FIG CLAFOUTIS
Clafoutis is a tart made of fruit and baked in a sweet batter traditionally made with black cherries, but we’ve subbed them out for juicy fresh figs.
This recipe is surprisingly uncomplicated, and fast to whip up. All you need is a blender, fresh figs and a few other ingredients you likely have in your kitchen already.

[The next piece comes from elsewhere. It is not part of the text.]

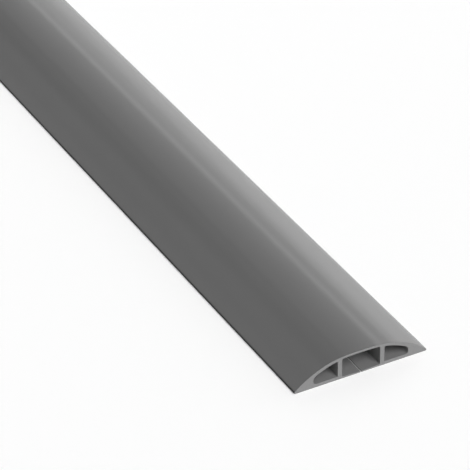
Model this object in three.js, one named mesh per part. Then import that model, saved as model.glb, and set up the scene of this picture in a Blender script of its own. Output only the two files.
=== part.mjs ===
// Over-floor cord cover: one flexible PVC extrusion in a low arched section.
// A wide channel under the crown takes the cords, and a hollow on each side of it
// keeps the ramped flanks light and springy. The channel's floor is two thin lips
// with a slit between them, which open to let a cord in from below.
// Millimetres, X across the width, Y along the length, Z up.
// The origin is on the floor, under the middle of the cover.
import * as THREE from "three";

// Overall size
const length = 914.4;
const width = 63.5;
const crownHeight = 11.25;
const edgeHeight = 0.9;

// Walls: over the channel, over a hollow at its web, over a hollow at its nose, and below
const crownWall = 1.1;
const shoulderWall = 1.35;
const flankWall = 1.7;
const baseWall = 1.6;
const webThickness = 2.1;

// Cord channel, with its split floor
const channelWidth = 18.2;
const lipRoot = 0.9;
const lipEdge = 0.6;
const slitWidth = 1.0;

// Arch: a nearly flat crown over the channel, a shoulder over each web and a long flank
const crownRadius = 150;
const shoulderRadius = 22;
const shoulderLead = 1.2;

// Side hollows: each stops this far inside the cover's edge
const solidEdge = 9.0;

// Fillets
const edgeFillet = 0.3;
const roofFillet = 0.9;
const noseFillet = 1.4;
const floorFillet = 0.35;

// How finely the curves are cut
const crownSteps = 12;
const shoulderSteps = 6;
const flankSteps = 20;
const roofSteps = 10;
const filletSteps = 6;

const halfWidth = width / 2;
const halfChannel = channelWidth / 2;
const webOuter = halfChannel + webThickness;
const noseX = halfWidth - solidEdge;

// Crown arc, centred on the middle line, out to the channel's walls
const crownEndX = halfChannel;
const crownEndTilt = Math.asin(crownEndX / crownRadius);
const crownCentreZ = crownHeight - crownRadius;
const crownEndZ = crownCentreZ + crownRadius * Math.cos(crownEndTilt);

// Shoulder arc: leaves the crown arc smoothly and ends just outside the web
const shoulderCentreX = crownEndX - shoulderRadius * Math.sin(crownEndTilt);
const shoulderCentreZ = crownEndZ - shoulderRadius * Math.cos(crownEndTilt);
const flankStartX = webOuter + shoulderLead;
const flankStartTilt = Math.asin((flankStartX - shoulderCentreX) / shoulderRadius);
const flankStartZ = shoulderCentreZ + shoulderRadius * Math.cos(flankStartTilt);

// Flank arc: leaves the shoulder arc smoothly and ends on top of the blunt edge
const flankRun = halfWidth - flankStartX;
const flankFall = flankStartZ - edgeHeight;
const chordTilt = Math.atan2(flankFall, flankRun);
const flankRadius = Math.hypot(flankRun, flankFall) / (2 * Math.sin(chordTilt - flankStartTilt));
const flankCentreX = flankStartX - flankRadius * Math.sin(flankStartTilt);
const flankCentreZ = flankStartZ - flankRadius * Math.cos(flankStartTilt);

// The arc that holds the arch's outer face at a distance from the middle line
function archArc(away) {
  if (away <= crownEndX) {
    return { x: 0, z: crownCentreZ, radius: crownRadius };
  }
  if (away <= flankStartX) {
    return { x: shoulderCentreX, z: shoulderCentreZ, radius: shoulderRadius };
  }
  return { x: flankCentreX, z: flankCentreZ, radius: flankRadius };
}

// Slope angle of the arch's outer face
function archTilt(x) {
  const away = Math.abs(x);
  const arc = archArc(away);
  return Math.asin((away - arc.x) / arc.radius);
}

// Height of the arch's outer face
function archTop(x) {
  const arc = archArc(Math.abs(x));
  return arc.z + arc.radius * Math.cos(archTilt(x));
}

// Height of the channel's roof, under the crown
function channelRoof(x) {
  return archTop(x) - crownWall / Math.cos(archTilt(x));
}

// Height of a hollow's roof: the wall above it grows evenly from the web to the nose
function hollowRoof(x) {
  const share = (Math.abs(x) - webOuter) / (noseX - webOuter);
  const wall = shoulderWall + (flankWall - shoulderWall) * share;
  return archTop(x) - wall / Math.cos(archTilt(x));
}

// Adds points of a curve z = heightAt(x), from one x to another
function followCurve(path, heightAt, fromX, toX, steps) {
  for (let i = 1; i <= steps; i++) {
    const x = fromX + ((toX - fromX) * i) / steps;
    path.lineTo(x, heightAt(x));
  }
}

// Outer outline, with the cord channel and its slit cut in from below
function coverOutline() {
  const outline = new THREE.Shape();
  const halfSlit = slitWidth / 2;
  const edgeX = halfWidth - edgeFillet;
  const edgeZ = edgeHeight - Math.min(edgeFillet, edgeHeight / 2);
  outline.moveTo(halfSlit, 0);
  outline.lineTo(halfWidth, 0);
  outline.lineTo(halfWidth, edgeZ);
  outline.quadraticCurveTo(halfWidth, edgeHeight, edgeX, archTop(edgeX));
  followCurve(outline, archTop, edgeX, flankStartX, flankSteps);
  followCurve(outline, archTop, flankStartX, crownEndX, shoulderSteps);
  followCurve(outline, archTop, crownEndX, -crownEndX, crownSteps);
  followCurve(outline, archTop, -crownEndX, -flankStartX, shoulderSteps);
  followCurve(outline, archTop, -flankStartX, -edgeX, flankSteps);
  outline.quadraticCurveTo(-halfWidth, edgeHeight, -halfWidth, edgeZ);
  outline.lineTo(-halfWidth, 0);
  outline.lineTo(-halfSlit, 0);

  outline.lineTo(-halfSlit, lipEdge);
  outline.lineTo(-halfChannel + floorFillet, lipRoot);
  outline.quadraticCurveTo(-halfChannel, lipRoot, -halfChannel, lipRoot + floorFillet);
  const cornerZ = channelRoof(halfChannel);
  const inX = halfChannel - roofFillet;
  outline.lineTo(-halfChannel, cornerZ - roofFillet);
  outline.quadraticCurveTo(-halfChannel, cornerZ, -inX, channelRoof(inX));
  followCurve(outline, channelRoof, -inX, inX, roofSteps);
  outline.quadraticCurveTo(halfChannel, cornerZ, halfChannel, cornerZ - roofFillet);
  outline.lineTo(halfChannel, lipRoot + floorFillet);
  outline.quadraticCurveTo(halfChannel, lipRoot, halfChannel - floorFillet, lipRoot);
  outline.lineTo(halfSlit, lipEdge);
  outline.closePath();
  return outline;
}

// Side hollow between a web and the solid edge; side is 1 on the right and -1 on the left
function sideHollow(side) {
  const hole = new THREE.Path();
  const noseZ = hollowRoof(noseX);
  const nose = Math.min(noseFillet, (noseZ - baseWall) / 2);
  const roofStart = noseX - nose;
  const roofEnd = webOuter + roofFillet;
  hole.moveTo(side * (webOuter + floorFillet), baseWall);
  hole.lineTo(side * roofStart, baseWall);
  hole.quadraticCurveTo(side * noseX, baseWall, side * noseX, baseWall + nose);
  hole.lineTo(side * noseX, noseZ - nose);
  hole.quadraticCurveTo(side * noseX, noseZ, side * roofStart, hollowRoof(roofStart));
  followCurve(hole, hollowRoof, side * roofStart, side * roofEnd, roofSteps);
  const cornerZ = hollowRoof(webOuter);
  hole.quadraticCurveTo(side * webOuter, cornerZ, side * webOuter, cornerZ - roofFillet);
  hole.lineTo(side * webOuter, baseWall + floorFillet);
  hole.quadraticCurveTo(side * webOuter, baseWall, side * (webOuter + floorFillet), baseWall);
  return hole;
}

// The section extruded to length, then laid along Y with its middle over the origin
function extrudedCover() {
  const section = coverOutline();
  section.holes.push(sideHollow(1), sideHollow(-1));
  const geometry = new THREE.ExtrudeGeometry(section, {
    depth: length,
    bevelEnabled: false,
    curveSegments: filletSteps,
    steps: 1,
  });
  geometry.rotateX(Math.PI / 2);
  geometry.translate(0, length / 2, 0);
  return geometry;
}

const greyPvc = new THREE.MeshStandardMaterial({
  color: 0x6e6e6e,
  roughness: 0.55,
  metalness: 0,
});

const cover = new THREE.Mesh(extrudedCover(), greyPvc);
cover.name = "cord_cover_extrusion";

const part = new THREE.Group();
part.add(cover);

export default part;
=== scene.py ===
# Floor cord cover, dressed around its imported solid.
# Metres: X across the cover, Y along it, Z up from the floor.
import math
import bpy
from mathutils import Matrix, Vector


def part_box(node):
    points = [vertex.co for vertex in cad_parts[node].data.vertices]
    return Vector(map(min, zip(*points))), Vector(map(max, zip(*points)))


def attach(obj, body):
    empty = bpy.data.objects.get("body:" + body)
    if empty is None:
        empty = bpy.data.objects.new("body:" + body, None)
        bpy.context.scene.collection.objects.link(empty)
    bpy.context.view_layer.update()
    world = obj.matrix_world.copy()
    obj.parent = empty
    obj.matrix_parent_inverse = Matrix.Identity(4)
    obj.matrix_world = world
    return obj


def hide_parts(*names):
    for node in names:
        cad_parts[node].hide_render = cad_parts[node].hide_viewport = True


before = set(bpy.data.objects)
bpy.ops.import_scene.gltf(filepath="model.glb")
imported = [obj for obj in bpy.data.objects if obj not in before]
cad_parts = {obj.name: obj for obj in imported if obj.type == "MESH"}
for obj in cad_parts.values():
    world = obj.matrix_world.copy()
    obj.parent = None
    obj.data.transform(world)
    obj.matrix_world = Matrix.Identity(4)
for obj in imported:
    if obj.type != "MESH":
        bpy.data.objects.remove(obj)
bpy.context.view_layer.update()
stripLow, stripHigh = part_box("cord_cover_extrusion")
mm = 0.001
print("frame loaded")


# Node trees are written through these two: a tree to add nodes to, and a socket with maths on it
class NodeBoard:
    def __init__(self, tree):
        self.tree = tree

    def node(self, kind, settings=None, sockets=None):
        made = self.tree.nodes.new(kind)
        for name, value in (settings or {}).items():
            setattr(made, name, value)
        for key, value in (sockets or {}).items():
            if isinstance(value, NodeValue):
                self.tree.links.new(value.socket, made.inputs[key])
            else:
                made.inputs[key].default_value = value
        return made

    def value(self, kind, settings=None, sockets=None, output=0):
        made = self.node(kind, settings, sockets)
        return NodeValue(self, made.outputs[output])

    def axes(self, vector):
        parts = self.node("ShaderNodeSeparateXYZ", None, {"Vector": vector})
        return [NodeValue(self, socket) for socket in parts.outputs]


class NodeValue:
    def __init__(self, board, socket):
        self.board = board
        self.socket = socket

    def maths(self, operation, *others):
        sockets = dict(enumerate((self,) + others))
        return self.board.value("ShaderNodeMath", {"operation": operation}, sockets)

    def flipped(self, operation, other):  # a plain number stands first
        sockets = {0: other, 1: self}
        return self.board.value("ShaderNodeMath", {"operation": operation}, sockets)

    def __add__(self, other):
        return self.maths("ADD", other)

    def __radd__(self, other):
        return self.maths("ADD", other)

    def __sub__(self, other):
        return self.maths("SUBTRACT", other)

    def __rsub__(self, other):
        return self.flipped("SUBTRACT", other)

    def __mul__(self, other):
        return self.maths("MULTIPLY", other)

    def __rmul__(self, other):
        return self.maths("MULTIPLY", other)

    def __truediv__(self, other):
        return self.maths("DIVIDE", other)

    def __rtruediv__(self, other):
        return self.flipped("DIVIDE", other)

    def __abs__(self):
        return self.maths("ABSOLUTE")

    def clamped(self):
        return self.maths("MAXIMUM", 0.0).maths("MINIMUM", 1.0)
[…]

Serve as a dessert, snack or warmed up the next day for breakfast- because cake for breakfast is always a good idea.
INGREDIENTS
- 1 Cup Cream (half and half )
- ½ Cup Sugar, (granulated ) plus more for dusting the pan
- 2 Eggs
- 1 tsp Vanilla
- 1 tsp Orange Zest, freshly grated
- ¼ tsp Kosher Salt
- ¾ tsp Dial R for Ras
- 1/3 Cup Flour
- 1 8oz pkg Black Mission Figs
Dial R Glaze
- 2 Tbsp Brown Sugar
- ¼ tsp Dial R for Ras
- 4 Tbsp Hot Water
DIRECTIONS
- Preheat oven to 425 F. Spray a 9” baking dish or cast iron pan with non-stick spray and dust the pan with sugar.
- In a blender, combine the cream with ½ cup sugar, eggs, vanilla, orange zest, salt and Dial R for Ras.
- Add the flour in 3 batches, pulsing the blender for 10 seconds after each addition. Let the batter sit at room temperature for 30 minutes. The batter will be runny.
- Cut the Figs in half, lengthways. Pour in the batter in the prepped pan and arrange the figs cut side up in the dish.
- Bake for 15 minutes and then reduce the oven temperature to 375 F and continue to bake the Clafoutis for 20-25 minutes until the edges are golden and the custard sets in the centre.
- When the clafoutis is a few minutes away from being done, prepare the glazed. Mix the brown sugar, Dial R for Ras and the hot water together. Stir to dissolve the sugar.
- As soon as you remove the clafoutis from the oven, use a pastry brush to gently brush the glaze over the top and let sit for 5 minutes before serving. Serve with a nice dollop of fresh whipped cream or vanilla ice cream.
Pairs nicely with a nice Port or Madeira Wine.